Bankacılık sektörünün YP dış borcu azalmaya devam ederken güçlü YP likidite tamponlarının korunması likidite şoklarına karşı bankaların dayanıklılığını artırmaktadır. Küresel finansal koşullardaki sıkılaşma ve jeopolitik riskler nedeniyle dış borç maliyetleri yükseltmiş olmakla beraber, bankalar güçlü bir borç geri ödeme ve yenileme performansı sergilemiştir. Azalan dış borca karşın bankalar, döviz likiditelerini yüksek düzeyde tutmaktadır.

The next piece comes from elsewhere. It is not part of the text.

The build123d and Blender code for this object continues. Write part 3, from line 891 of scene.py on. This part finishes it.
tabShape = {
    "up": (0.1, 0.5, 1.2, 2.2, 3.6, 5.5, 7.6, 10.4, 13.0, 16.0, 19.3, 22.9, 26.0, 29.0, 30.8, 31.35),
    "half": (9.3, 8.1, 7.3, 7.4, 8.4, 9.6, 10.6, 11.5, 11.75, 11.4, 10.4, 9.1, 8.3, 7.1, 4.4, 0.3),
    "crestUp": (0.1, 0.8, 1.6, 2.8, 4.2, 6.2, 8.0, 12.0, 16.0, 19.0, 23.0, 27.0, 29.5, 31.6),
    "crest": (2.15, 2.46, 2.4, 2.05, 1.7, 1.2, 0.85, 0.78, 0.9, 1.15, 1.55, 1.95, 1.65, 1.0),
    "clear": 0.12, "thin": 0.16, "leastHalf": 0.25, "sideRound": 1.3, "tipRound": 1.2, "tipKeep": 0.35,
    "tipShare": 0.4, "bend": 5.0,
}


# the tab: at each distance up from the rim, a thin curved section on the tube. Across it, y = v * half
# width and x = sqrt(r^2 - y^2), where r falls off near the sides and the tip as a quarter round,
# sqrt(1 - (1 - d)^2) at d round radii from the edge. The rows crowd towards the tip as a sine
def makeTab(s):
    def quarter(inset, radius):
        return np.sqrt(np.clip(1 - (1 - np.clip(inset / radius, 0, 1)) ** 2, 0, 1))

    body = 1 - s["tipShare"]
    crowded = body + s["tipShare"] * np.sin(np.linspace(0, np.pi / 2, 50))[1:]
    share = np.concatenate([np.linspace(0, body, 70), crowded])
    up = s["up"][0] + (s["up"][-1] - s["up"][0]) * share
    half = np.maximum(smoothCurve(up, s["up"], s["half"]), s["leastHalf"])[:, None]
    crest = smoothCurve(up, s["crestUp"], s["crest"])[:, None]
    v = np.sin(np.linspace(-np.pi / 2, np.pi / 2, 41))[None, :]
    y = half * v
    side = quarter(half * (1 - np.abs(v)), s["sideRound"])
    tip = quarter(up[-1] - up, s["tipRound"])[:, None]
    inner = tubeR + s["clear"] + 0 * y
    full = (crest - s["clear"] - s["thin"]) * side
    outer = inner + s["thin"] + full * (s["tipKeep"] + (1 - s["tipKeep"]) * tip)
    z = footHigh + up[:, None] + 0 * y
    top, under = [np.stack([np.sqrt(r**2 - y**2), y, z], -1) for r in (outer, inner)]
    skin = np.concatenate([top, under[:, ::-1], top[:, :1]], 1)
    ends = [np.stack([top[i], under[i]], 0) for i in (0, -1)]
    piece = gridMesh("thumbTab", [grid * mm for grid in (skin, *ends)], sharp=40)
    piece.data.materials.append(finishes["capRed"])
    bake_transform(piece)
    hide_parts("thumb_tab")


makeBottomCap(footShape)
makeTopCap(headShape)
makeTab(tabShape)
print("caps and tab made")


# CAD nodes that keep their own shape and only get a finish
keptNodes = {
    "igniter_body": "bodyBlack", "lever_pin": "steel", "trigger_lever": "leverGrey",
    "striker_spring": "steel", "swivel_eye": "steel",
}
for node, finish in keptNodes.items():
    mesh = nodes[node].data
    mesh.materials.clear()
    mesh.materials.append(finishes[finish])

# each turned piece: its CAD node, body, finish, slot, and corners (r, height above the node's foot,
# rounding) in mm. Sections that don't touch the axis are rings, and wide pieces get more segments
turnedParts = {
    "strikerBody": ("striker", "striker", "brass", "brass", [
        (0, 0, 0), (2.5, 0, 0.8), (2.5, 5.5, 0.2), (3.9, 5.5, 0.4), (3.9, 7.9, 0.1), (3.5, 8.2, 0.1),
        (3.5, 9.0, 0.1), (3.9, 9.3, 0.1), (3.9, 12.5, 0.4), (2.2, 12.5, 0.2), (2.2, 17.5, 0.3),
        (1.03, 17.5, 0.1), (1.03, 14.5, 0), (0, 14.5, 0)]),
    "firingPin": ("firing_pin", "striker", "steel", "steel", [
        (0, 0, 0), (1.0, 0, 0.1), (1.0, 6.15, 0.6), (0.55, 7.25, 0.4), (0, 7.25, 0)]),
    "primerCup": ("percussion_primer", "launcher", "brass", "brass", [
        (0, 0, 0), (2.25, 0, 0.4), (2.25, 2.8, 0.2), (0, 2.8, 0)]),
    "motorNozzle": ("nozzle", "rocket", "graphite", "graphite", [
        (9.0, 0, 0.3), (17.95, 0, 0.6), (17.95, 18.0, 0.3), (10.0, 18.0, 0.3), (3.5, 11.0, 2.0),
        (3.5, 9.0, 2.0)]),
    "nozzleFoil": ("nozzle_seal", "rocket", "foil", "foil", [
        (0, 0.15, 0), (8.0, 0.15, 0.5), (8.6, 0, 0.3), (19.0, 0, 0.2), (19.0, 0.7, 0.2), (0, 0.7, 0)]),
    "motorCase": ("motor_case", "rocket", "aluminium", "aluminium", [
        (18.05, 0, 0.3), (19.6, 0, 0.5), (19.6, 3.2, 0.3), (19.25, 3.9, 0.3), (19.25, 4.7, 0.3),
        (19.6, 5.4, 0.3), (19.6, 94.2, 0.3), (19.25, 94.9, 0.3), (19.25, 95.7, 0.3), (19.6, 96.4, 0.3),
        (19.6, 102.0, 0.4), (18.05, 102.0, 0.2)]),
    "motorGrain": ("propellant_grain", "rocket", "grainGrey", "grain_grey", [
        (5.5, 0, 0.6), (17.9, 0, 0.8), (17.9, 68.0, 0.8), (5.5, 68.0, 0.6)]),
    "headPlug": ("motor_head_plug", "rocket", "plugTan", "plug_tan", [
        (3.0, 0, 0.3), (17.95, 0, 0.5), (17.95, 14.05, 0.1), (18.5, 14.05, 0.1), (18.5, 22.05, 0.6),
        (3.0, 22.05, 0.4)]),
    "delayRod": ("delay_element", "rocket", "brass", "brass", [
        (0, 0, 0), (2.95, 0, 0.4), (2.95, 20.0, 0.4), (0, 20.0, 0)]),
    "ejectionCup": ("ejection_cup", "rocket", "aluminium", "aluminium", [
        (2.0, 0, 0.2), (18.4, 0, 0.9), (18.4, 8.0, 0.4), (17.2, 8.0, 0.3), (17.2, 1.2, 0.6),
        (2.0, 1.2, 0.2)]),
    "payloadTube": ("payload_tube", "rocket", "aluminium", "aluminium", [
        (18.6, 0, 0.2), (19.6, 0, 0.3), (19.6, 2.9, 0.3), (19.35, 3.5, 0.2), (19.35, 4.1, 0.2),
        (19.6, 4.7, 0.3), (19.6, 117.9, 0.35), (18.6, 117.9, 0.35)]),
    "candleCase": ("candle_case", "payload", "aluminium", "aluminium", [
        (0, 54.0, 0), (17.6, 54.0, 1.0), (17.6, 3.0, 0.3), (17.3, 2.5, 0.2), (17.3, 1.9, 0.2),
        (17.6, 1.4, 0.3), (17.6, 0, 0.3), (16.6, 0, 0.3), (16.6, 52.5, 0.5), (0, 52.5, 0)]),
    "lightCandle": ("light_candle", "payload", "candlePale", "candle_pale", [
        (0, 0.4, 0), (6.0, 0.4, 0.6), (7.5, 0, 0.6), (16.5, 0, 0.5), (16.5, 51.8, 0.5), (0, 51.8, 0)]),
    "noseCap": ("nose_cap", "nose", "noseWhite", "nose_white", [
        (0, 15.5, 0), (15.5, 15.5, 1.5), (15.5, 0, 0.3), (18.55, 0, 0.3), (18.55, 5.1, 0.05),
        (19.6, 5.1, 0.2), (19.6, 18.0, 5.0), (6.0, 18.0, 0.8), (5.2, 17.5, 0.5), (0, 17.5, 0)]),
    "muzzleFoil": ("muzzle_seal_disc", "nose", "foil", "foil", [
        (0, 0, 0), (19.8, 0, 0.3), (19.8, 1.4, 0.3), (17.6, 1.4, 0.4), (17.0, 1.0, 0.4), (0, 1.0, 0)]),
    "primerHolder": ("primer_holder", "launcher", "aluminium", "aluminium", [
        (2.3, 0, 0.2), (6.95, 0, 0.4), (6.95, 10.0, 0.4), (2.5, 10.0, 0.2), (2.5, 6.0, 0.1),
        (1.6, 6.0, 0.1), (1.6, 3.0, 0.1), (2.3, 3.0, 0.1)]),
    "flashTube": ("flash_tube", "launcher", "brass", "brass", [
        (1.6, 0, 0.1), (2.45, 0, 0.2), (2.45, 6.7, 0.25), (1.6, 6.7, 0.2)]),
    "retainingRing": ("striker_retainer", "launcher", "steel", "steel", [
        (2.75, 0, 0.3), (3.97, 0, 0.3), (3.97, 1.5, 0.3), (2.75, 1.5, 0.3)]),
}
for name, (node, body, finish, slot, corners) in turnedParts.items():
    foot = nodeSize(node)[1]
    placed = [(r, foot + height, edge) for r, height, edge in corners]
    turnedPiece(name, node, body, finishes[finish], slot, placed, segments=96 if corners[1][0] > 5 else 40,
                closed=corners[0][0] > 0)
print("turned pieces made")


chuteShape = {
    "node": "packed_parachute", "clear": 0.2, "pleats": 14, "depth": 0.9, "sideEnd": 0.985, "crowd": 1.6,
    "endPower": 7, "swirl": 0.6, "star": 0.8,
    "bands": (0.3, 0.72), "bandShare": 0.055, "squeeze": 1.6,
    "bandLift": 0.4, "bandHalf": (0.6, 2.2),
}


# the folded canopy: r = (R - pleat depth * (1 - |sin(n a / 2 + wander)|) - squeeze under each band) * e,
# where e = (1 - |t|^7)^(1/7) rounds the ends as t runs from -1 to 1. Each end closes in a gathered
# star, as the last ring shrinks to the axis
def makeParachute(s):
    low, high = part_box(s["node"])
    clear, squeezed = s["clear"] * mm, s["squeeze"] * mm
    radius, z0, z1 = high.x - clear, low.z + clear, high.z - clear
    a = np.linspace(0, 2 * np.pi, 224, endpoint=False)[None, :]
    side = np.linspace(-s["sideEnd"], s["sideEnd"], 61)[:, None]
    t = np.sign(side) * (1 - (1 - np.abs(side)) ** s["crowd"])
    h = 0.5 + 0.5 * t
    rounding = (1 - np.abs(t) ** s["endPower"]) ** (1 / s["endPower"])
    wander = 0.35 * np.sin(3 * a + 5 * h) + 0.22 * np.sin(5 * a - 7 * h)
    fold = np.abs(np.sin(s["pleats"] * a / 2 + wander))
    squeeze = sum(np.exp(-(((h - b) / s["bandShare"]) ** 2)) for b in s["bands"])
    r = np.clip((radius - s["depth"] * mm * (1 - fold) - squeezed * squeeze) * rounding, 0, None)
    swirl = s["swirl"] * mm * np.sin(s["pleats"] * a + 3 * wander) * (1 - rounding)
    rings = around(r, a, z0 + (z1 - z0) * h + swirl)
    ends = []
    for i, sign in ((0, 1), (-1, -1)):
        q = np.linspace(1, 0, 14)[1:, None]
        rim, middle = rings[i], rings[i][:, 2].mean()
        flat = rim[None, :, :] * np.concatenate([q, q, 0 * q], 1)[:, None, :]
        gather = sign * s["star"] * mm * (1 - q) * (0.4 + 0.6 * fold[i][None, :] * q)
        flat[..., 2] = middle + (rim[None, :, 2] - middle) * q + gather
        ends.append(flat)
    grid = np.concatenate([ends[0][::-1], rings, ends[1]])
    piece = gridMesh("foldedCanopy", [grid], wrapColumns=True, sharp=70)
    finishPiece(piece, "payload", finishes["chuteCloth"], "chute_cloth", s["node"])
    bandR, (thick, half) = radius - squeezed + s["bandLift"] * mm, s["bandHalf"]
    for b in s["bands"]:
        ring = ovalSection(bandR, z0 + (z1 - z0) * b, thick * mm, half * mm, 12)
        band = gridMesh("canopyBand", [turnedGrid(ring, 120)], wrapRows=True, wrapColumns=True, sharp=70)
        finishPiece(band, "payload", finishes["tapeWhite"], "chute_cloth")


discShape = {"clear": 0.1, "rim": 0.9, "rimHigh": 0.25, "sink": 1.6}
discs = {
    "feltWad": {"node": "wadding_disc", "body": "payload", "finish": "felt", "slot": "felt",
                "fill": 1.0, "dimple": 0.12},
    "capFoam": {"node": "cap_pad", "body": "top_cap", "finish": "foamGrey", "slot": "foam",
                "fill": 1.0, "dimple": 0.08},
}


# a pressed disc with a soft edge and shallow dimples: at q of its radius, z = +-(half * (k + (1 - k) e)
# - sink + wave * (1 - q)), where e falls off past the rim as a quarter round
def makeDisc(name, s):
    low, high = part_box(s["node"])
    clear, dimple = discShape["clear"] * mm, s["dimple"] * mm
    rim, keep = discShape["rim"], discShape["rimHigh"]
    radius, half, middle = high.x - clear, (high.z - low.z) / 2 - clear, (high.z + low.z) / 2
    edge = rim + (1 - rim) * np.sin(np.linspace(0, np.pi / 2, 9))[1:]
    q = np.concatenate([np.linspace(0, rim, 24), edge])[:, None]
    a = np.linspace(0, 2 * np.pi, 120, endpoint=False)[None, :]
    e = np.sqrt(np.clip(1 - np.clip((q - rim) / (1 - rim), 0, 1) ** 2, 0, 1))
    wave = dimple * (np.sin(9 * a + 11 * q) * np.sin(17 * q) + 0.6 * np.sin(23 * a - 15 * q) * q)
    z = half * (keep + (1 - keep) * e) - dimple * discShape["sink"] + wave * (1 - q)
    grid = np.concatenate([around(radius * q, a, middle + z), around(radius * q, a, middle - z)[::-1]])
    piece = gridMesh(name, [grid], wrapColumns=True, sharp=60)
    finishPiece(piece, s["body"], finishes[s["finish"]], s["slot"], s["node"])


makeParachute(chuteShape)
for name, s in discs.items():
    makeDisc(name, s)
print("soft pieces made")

Bu durum olası şoklara karşı sistemin direncini güçlü kılmaktadır. Bilançolardaki liralaşma ile TL mevduatta gerçekleşen güçlü büyüme genel likidite görünümünü desteklerken, TL kredi büyümesi TL mevduat büyümesinin gerisinde seyretmektedir."

KKM SONRASI DOLARA TALEP AZALDI

Raporda Kur Korumalı Mevduat sonrasında yabancı para tercihinin azaldığı ve dolarizasyonun gerilediği ifade edildi.

Raporda ilgili kısım şöyle;

"KKM uygulaması sonrasında hanehalkının YP mevduat tercihi azalmaya devam etmektedir. Bu Rapor döneminde, hanehalkı TL mevduat bakiyesi belirgin şekilde artmaya devam etmiştir Hanehalkının, tasarruflarını YP mevduatından KKM’ye yöneltmelerinin bu gelişmede önemli rol oynadığı değerlendirilmektedir. Enflasyon ve enflasyon beklentilerinde sağlanacak iyileşme ile hanehalkı portföy tercihlerinin TL mevduat yönünde güçlenerek devam etmesi ve hanehalkı varlıklarında liralaşmanın kuvvetlenmesi öngörülmektedir. Hanehalkının dolarizasyon oranındaki gerileme korunurken, yurtiçi  yerleşik gerçek kişilerde mevduat dolarizasyon oranı yüzde 54,9’a kadar gerilemiştir."